**Set problem**
Each line from the one containing "Turn this picture" through the one containing "ends and bedding." is to be retyped exactly, both end lines included, and all other lines left out.

**Exercise materials**
══════
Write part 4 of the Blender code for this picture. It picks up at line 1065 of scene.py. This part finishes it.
══════
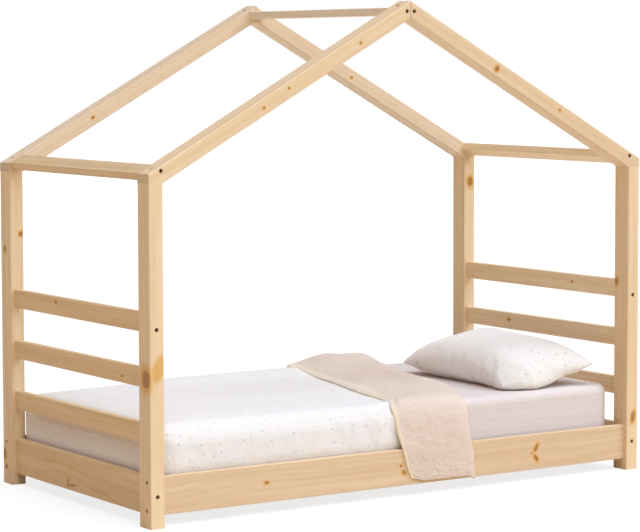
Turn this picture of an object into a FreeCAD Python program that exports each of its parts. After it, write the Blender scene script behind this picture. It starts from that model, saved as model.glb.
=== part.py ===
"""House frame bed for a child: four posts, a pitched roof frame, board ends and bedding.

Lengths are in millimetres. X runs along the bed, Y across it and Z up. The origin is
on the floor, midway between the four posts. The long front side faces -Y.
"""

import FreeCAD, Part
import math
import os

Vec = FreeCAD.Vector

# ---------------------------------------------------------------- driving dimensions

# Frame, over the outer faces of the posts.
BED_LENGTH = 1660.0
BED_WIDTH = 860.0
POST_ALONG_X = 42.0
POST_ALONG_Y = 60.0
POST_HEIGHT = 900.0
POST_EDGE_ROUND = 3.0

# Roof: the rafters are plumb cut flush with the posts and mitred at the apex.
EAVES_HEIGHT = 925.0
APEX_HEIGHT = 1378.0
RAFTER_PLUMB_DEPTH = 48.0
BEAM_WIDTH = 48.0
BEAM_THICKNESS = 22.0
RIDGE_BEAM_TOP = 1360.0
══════
**Exercise response**
Turn this picture of an object into a FreeCAD Python program that exports each of its parts. After it, write the Blender scene script behind this picture. It starts from that model, saved as model.glb.
=== part.py ===
"""House frame bed for a child: four posts, a pitched roof frame, board ends and bedding.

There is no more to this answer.